Transmission of HIV via breast feeding
The risk of mother to child transmission of HIV is estimated to be as high as 25-35%. Transmission can occur in the uterus, during delivery, and during the breastfeeding period, although not much is known about the rates of infection via breast feeding.
According to Jean Humphrey and colleagues, who conducted a study of more than 4000 Zimbabwean infants and mothers who ever tested HIV positive during the 24 month study period, the risk of breastfeeding associated transmission can be as high as one in four. The proportion of infants who were infected at two years of age was higher in women who seroconverted during the postnatal period (that is, during maternal primary infection) than in those who did not appear to seroconvert during breast feeding (that is, were chronically infected; 24% v 14%).
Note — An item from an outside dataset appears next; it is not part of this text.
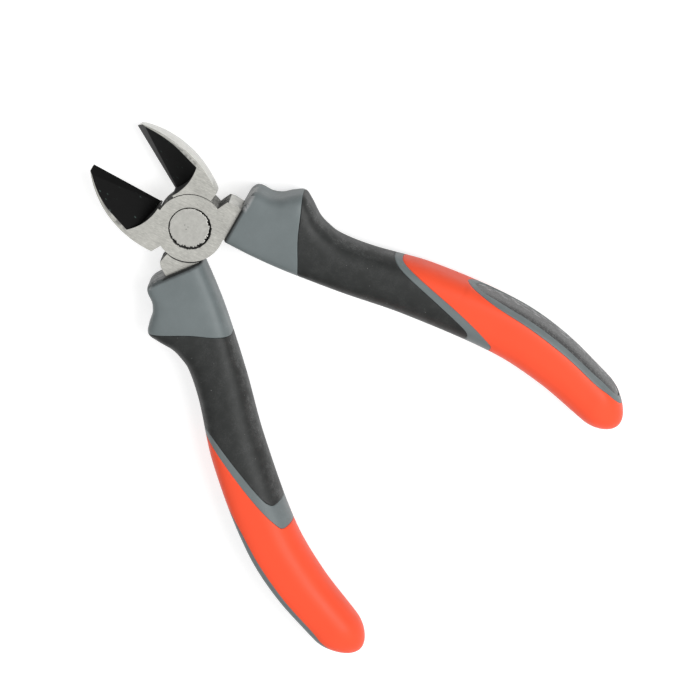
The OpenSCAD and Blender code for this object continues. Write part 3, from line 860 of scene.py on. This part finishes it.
def make_rivet():
    """Flush rivet as one turned solid: a face of rings round the axis, a rim that wanders in and out by a sum of
    waves, the shank, and the peened head at the back. The gap round the front head is widest towards the handles."""
    turn = np.arange(RING_POINTS) * 2 * math.pi / RING_POINTS
    waves = np.random.default_rng(7)
    jag = sum(waves.uniform(0.2, 1) * np.sin(k * turn + waves.uniform(0, 6.283)) for k in RIM_WAVES) / 3
    wide = np.clip(0.55 + 0.6 * np.cos(turn - WIDEST), 0, 1)
    gap = 0.3 + 0.4 * wide + (0.08 + 0.4 * wide) * np.maximum(jag, -0.5)
    rim = RIVET_HEAD_R - np.clip(gap, 0.18, 1.1)
    back_rim = RIVET_BACK_R - np.clip(0.03 + 0.04 * jag, 0, 0.2)
    share = np.concatenate([np.linspace(0, 0.95, 20)[1:], [0.975, 0.99, 1.0]])
    sink = RIM_SINK * np.clip((share - 0.95) / 0.05, 0, 1) ** 2

    def ring(r, z):
        return np.stack([r * np.cos(turn), r * np.sin(turn), z + 0 * turn], -1)

    grid = [ring(0 * turn, HEAD_T)]
    grid += [ring(rim * a, HEAD_T - b) for a, b in zip(share, sink)]
    grid += [ring(rim - 0.02, HEAD_T - 0.3), ring(rim - 0.05, HEAD_T - RIVET_HEAD_T)]
    grid += [ring(0 * turn + RIVET_SHANK_R, z) for z in (HEAD_T - RIVET_HEAD_T, RIVET_HEAD_T)]
    grid += [ring(back_rim, RIVET_HEAD_T), ring(back_rim, 0.08)]
    grid += [ring(back_rim * a, b) for a, b in zip(share[::-1], 0.8 * sink[::-1])]
    grid += [ring(0 * turn, 0)]
    points = np.array(grid)
    rows = len(points)
    number = np.arange(rows * RING_POINTS).reshape(rows, RING_POINTS)
    number[0], number[-1] = number[0, 0], number[-1, 0]
    after = np.roll(np.arange(RING_POINTS), -1)
    faces = np.stack([number[:-1], number[1:], number[1:][:, after], number[:-1][:, after]], -1).reshape(-1, 4)
    return mesh_object("flush_rivet", points.reshape(-1, 3) * MM, faces, 40)


# Camera, floor and light
TILT = math.radians(17.0784)
AZIMUTH = math.radians(30)
ROLL = math.radians(-43.4908)
PIXELS_PER_MM = 3.6728
CAMERA_DISTANCE = 2785.94
PIVOT_PIXEL = (189.74, 228.46)
FRAME_PIXELS = 700
SENSOR = 36
FLOOR_REACH = 6.0
FLOOR_GAP = 0.05
FLOOR_TONE = 0.6
FLOOR_GLOW = 0.62
AMBIENT = 0.6
TENT_LOW = 0.22
TENT_HIGH = 0.9
TENT_RISE = (0.2, 0.6)
TENT_SIDE = (0.3, -0.45)
SKY_SIDE = (-0.1, -0.65)
LAMP_AIM = (0.01, -0.04, 0)


def make_camera():
    """Camera at the photograph's angle: it looks at the rivet's face from TILT off the axis, towards AZIMUTH, and
    is rolled about its line of sight. The aim point lies in the image's middle."""
    toward = Vector((math.sin(TILT) * math.cos(AZIMUTH), math.sin(TILT) * math.sin(AZIMUTH), math.cos(TILT)))
    right = Vector((0, 1, 0)).cross(toward).normalized()
    up = toward.cross(right)
    x_axis = math.cos(ROLL) * right + math.sin(ROLL) * up
    y_axis = -math.sin(ROLL) * right + math.cos(ROLL) * up
    middle = FRAME_PIXELS / 2
    aim = Vector((0, 0, HEAD_T)) + x_axis * ((middle - PIVOT_PIXEL[0]) / PIXELS_PER_MM)
    aim += y_axis * ((PIVOT_PIXEL[1] - middle) / PIXELS_PER_MM)
    data = bpy.data.cameras.new("photo camera")
    data.sensor_width = SENSOR
    data.lens = PIXELS_PER_MM * CAMERA_DISTANCE * SENSOR / FRAME_PIXELS
    data.clip_start, data.clip_end = 0.05, 20
    camera = bpy.data.objects.new("photo camera", data)
    place = (aim + toward * CAMERA_DISTANCE) * MM
    camera.matrix_world = Matrix.Translation(place) @ Matrix((x_axis, y_axis, toward)).transposed().to_4x4()
    bpy.context.scene.collection.objects.link(camera)
    bpy.context.scene.camera = camera


def make_floor(height):
    """Pale floor. It is lit like any surface, and adds a little of its own white only to what the camera and
    reflections see, so that it reads as a white ground and keeps the soft shadow."""
    corners = [(x * FLOOR_REACH, y * FLOOR_REACH, height) for x, y in ((-1, -1), (1, -1), (1, 1), (-1, 1))]
    data = bpy.data.meshes.new("floor")
    data.from_pydata(corners, [], [(0, 1, 2, 3)])
    floor = bpy.data.objects.new("floor", data)
    bpy.context.scene.collection.objects.link(floor)
    f = Finish("pale floor")
    path = f.tree.nodes.new("ShaderNodeLightPath")
    seen = Signal(f.tree, path.outputs["Is Camera Ray"]).most(Signal(f.tree, path.outputs["Is Glossy Ray"]))
    diffuse = f.node("ShaderNodeBsdfDiffuse", {}, {"Color": grey(FLOOR_TONE)})
    glow = f.node("ShaderNodeEmission", {}, {"Color": grey(1.0), "Strength": FLOOR_GLOW})
    both = f.node("ShaderNodeAddShader", {}, {0: diffuse, 1: glow})
    mixed = f.node("ShaderNodeMixShader", {}, {0: seen, 1: diffuse, 2: both})
    output = f.tree.nodes.new("ShaderNodeOutputMaterial")
    f.tree.links.new(mixed.socket, output.inputs["Surface"])
    data.materials.append(f.material)


def make_world():
    """Soft studio light, brighter from the handles' side. Reflections see a bright tent overhead that darkens
    towards the horizon."""
    world = bpy.data.worlds.new("studio")
    world.use_nodes = True
    tree = world.node_tree
    path = tree.nodes.new("ShaderNodeLightPath")
    place = tree.nodes.new("ShaderNodeTexCoord")
    parts = tree.nodes.new("ShaderNodeSeparateXYZ")
    tree.links.new(place.outputs["Generated"], parts.inputs[0])
    x, y, z = (Signal(tree, parts.outputs[k]) for k in range(3))
    tent = TENT_LOW + (TENT_HIGH - TENT_LOW) * z.step(*TENT_RISE)
    sky = AMBIENT * (1 + SKY_SIDE[0] * x + SKY_SIDE[1] * y)
    tent = tent * (1 + TENT_SIDE[0] * x + TENT_SIDE[1] * y)
    level = sky + Signal(tree, path.outputs["Is Glossy Ray"]) * (tent - sky)
    background = tree.nodes["Background"]
    background.inputs["Color"].default_value = (1, 1, 1, 1)
    plug(tree, background.inputs["Strength"], level)
    bpy.context.scene.world = world


def make_lamp(name, place, size, power):
    """Soft square lamp that faces the head of the object."""
    data = bpy.data.lights.new(name, "AREA")
    data.size, data.energy = size, power
    lamp = bpy.data.objects.new(name, data)
    lamp.location = place
    aim = Vector(LAMP_AIM) - Vector(place)
    lamp.rotation_mode = "QUATERNION"
    lamp.rotation_quaternion = aim.to_track_quat("-Z", "Y")
    bpy.context.scene.collection.objects.link(lamp)


# Steel halves: points closer than this are one, and the width of their broken edges
WELD = 2e-6
BROKEN_EDGE = 0.1
BROKEN_FROM = 24


def dress_half(node, finish):
    """Gives one half's solid its steel and breaks its edges."""
    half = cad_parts[node]
    half.data.materials.clear()
    half.data.materials.append(finish)
    weld = half.modifiers.new("weld", "WELD")
    weld.merge_threshold = WELD
    edge = half.modifiers.new("broken edges", "BEVEL")
    edge.width, edge.segments = BROKEN_EDGE * MM, 2
    edge.limit_method, edge.angle_limit = "ANGLE", math.radians(BROKEN_FROM)
    edge.use_clamp_overlap = True


def dress():
    """Makes the pieces, gives every surface its finish, hides the solids that they take the place of and says what
    each piece rides on.
    """
    dress_half("front_half", ground_steel("ground steel front", 1))
    dress_half("rear_half", ground_steel("ground steel rear", -1))
    rivet = make_rivet()
    rivet.data.materials.append(rivet_steel())
    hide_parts("rivet")
    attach(rivet, "front")

    grey_finish = moulded("hard grey moulding", GRIP_GREY, 0.44, 0.02, shine=0.3, mouth=0.5, rub_and_sheen=0.22)
    black_finish = moulded("soft black moulding", GRIP_BLACK, 0.5, 0.035, lint=0.7, shine=0.33, rub_and_sheen=0.55)
    orange_finish = moulded("soft orange moulding", GRIP_ORANGE, 0.44, 0.02, tint=0.02, shine=0.22)
    parts = {
        "grip_core": (make_core, grey_finish, "grip_grey"),
        "grip_sleeve": (make_sleeve, black_finish, "grip_black"),
        "grip_shell": (make_shell, orange_finish, "grip_orange"),
        "grip_pad": (make_pad, pad_finish(), "grip_pad"),
    }
    for side, word, body in ((1, "right", "front"), (-1, "left", "rear")):
        for part, (make, finish, slot) in parts.items():
            piece = make(side)
            piece.name = f"{word}_{part}_skin"
            piece.data.name = piece.name
            piece.data.materials.append(finish)
            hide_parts(f"{word}_{part}")
            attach(piece, body)


make_camera()
dress()
make_world()
make_lamp("key", (0.45, -0.3, 0.8), size=0.5, power=5.2)
make_lamp("fill", (-0.4, 0.4, 0.8), size=0.6, power=1.0)
make_floor(CAD_BOX[0][2] - FLOOR_GAP * MM)
bpy.context.scene.view_settings.view_transform = "Standard"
The authors also found that among women who seroconverted postnatally, roughly two thirds of cases of breastfeeding associated transmission occurred during the first three months after infection, when antibody levels would be too low to be detected by diagnostic tests designed to detect HIV antibodies, such as ELISA. As such, repeat HIV testing of women during antenatal care would miss these women and would thus have only a modest effect on breastfeeding associated HIV transmission, they say.
Writing in a linked editorial, Jeffrey Stringer and M Bradford Guffey agree with this sentiment, adding: “only primary prevention will protect infants against transmission from mothers who are acutely infected but seronegative at the time of testing.”
Deaths in early life in England: what explains the gap between rich and poor?
The brilliant gapminder.org website, founded by Swedish professor of international health Hans Rosling, has an array of animated graphics about poverty and mortality, including this one on neonatal deaths worldwide. Unsurprisingly, the UK hardly figures on gapminder.org’s global charts. But even in the UK trends in neonatal mortality raise important questions.
Lucy Smith and colleagues’ retrospective cohort study analysed time trends in perinatal mortality in England to understand why poorer babies are at increasingly greater risk than richer ones, despite a government target to reduce the deprivation gap in infant mortality in England by 10% between 2003 and 2010. While all cause neonatal mortality fell from 31.4 per 10 000 live births in 1997-9 to 25.1 per 10 000 live births in 2006-7, excess deaths associated with deprivation increased from 32.3% in 1997-9 to 51.0% in 2003-5 and then decreased to 37.5% in 2006-7. Nearly 80% of the deprivation gap was explained by differences in deaths related to either immaturity or congenital anomalies.
In the full online version of the paper the authors say that research on the link between deprivation and prematurity should be a major priority: “Our lack of understanding about the everyday environmental influences on the risk of preterm birth and major congenital abnormalities seems to be a significant impediment to the development of a rational strategy for diminishing the influence of deprivation on measures of early childhood mortality.”